**PROMPT:** Beneath this instruction is a block of data; output from it exactly the lines that run from the one containing "for name, side" through the one containing "from mathutils import Matrix, Vector", inclusive.
_ _ _
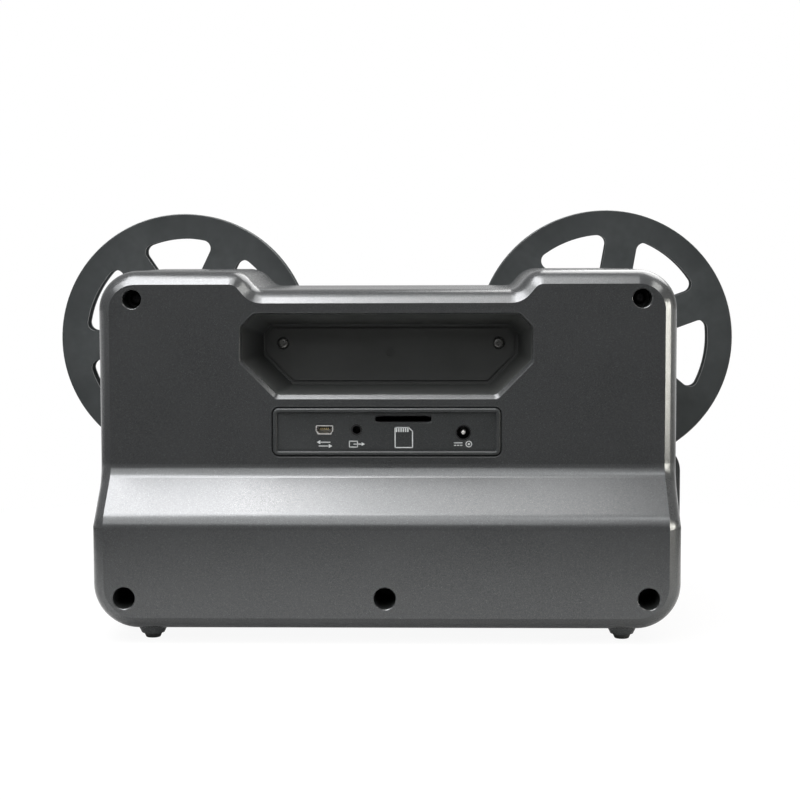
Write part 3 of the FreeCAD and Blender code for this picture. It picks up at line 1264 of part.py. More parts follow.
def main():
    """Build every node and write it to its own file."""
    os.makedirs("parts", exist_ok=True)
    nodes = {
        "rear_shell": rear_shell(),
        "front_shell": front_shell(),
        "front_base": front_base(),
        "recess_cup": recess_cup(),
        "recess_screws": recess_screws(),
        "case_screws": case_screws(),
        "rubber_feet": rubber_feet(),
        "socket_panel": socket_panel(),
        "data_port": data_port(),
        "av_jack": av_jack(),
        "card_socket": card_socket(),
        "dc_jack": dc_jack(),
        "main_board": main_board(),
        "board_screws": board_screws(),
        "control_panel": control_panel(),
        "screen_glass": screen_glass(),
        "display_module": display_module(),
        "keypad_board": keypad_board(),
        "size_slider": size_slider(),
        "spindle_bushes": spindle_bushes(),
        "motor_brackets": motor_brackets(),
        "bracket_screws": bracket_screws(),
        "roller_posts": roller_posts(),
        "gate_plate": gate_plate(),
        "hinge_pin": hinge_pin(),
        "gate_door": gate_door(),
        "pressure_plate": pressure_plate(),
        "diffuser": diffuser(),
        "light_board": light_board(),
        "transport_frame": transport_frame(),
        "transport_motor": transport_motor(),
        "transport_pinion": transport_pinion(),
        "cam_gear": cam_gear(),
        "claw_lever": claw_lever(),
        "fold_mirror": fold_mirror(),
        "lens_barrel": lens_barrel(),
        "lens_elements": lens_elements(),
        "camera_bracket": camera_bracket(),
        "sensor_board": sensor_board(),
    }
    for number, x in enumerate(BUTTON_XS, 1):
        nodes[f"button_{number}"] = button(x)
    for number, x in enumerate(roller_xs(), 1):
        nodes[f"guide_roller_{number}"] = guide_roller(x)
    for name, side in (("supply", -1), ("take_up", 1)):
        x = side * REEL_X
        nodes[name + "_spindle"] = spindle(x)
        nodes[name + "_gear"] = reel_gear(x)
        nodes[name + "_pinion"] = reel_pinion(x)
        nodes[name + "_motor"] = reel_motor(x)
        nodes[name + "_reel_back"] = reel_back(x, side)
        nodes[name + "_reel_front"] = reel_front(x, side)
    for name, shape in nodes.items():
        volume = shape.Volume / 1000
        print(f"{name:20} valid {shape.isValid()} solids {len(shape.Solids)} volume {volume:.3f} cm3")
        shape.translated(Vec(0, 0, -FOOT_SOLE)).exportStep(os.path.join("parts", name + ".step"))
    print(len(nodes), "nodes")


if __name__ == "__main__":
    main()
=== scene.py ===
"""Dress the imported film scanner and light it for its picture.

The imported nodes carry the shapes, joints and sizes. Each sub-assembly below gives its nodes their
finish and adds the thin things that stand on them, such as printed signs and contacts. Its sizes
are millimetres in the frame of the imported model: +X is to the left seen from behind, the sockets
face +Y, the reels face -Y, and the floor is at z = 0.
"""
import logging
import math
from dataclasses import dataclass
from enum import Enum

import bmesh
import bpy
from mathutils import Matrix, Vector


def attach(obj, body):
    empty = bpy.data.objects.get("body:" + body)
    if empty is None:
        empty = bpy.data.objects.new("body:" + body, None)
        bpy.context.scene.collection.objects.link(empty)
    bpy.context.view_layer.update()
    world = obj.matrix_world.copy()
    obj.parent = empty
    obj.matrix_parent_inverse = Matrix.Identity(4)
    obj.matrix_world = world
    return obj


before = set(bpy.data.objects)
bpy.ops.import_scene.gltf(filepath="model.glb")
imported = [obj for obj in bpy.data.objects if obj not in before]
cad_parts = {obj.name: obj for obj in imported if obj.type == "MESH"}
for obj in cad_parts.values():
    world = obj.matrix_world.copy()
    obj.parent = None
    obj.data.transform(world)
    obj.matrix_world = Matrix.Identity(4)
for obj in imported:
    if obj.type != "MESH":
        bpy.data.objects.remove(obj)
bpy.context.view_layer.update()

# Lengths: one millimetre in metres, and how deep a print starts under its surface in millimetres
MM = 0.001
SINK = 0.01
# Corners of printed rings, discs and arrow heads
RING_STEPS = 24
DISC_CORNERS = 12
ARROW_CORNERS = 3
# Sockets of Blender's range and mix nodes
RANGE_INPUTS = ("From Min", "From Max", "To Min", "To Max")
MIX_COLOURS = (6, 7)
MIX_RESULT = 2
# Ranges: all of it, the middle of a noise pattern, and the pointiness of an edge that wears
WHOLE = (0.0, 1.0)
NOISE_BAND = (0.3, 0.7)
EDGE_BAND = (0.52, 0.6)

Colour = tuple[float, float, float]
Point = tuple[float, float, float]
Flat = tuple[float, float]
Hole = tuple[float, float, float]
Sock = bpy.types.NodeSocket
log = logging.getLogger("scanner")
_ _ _
**COMPLETE ANSWER:**
    for name, side in (("supply", -1), ("take_up", 1)):
        x = side * REEL_X
        nodes[name + "_spindle"] = spindle(x)
        nodes[name + "_gear"] = reel_gear(x)
        nodes[name + "_pinion"] = reel_pinion(x)
        nodes[name + "_motor"] = reel_motor(x)
        nodes[name + "_reel_back"] = reel_back(x, side)
        nodes[name + "_reel_front"] = reel_front(x, side)
    for name, shape in nodes.items():
        volume = shape.Volume / 1000
        print(f"{name:20} valid {shape.isValid()} solids {len(shape.Solids)} volume {volume:.3f} cm3")
        shape.translated(Vec(0, 0, -FOOT_SOLE)).exportStep(os.path.join("parts", name + ".step"))
    print(len(nodes), "nodes")


if __name__ == "__main__":
    main()
=== scene.py ===
"""Dress the imported film scanner and light it for its picture.

The imported nodes carry the shapes, joints and sizes. Each sub-assembly below gives its nodes their
finish and adds the thin things that stand on them, such as printed signs and contacts. Its sizes
are millimetres in the frame of the imported model: +X is to the left seen from behind, the sockets
face +Y, the reels face -Y, and the floor is at z = 0.
"""
import logging
import math
from dataclasses import dataclass
from enum import Enum

import bmesh
import bpy
from mathutils import Matrix, Vector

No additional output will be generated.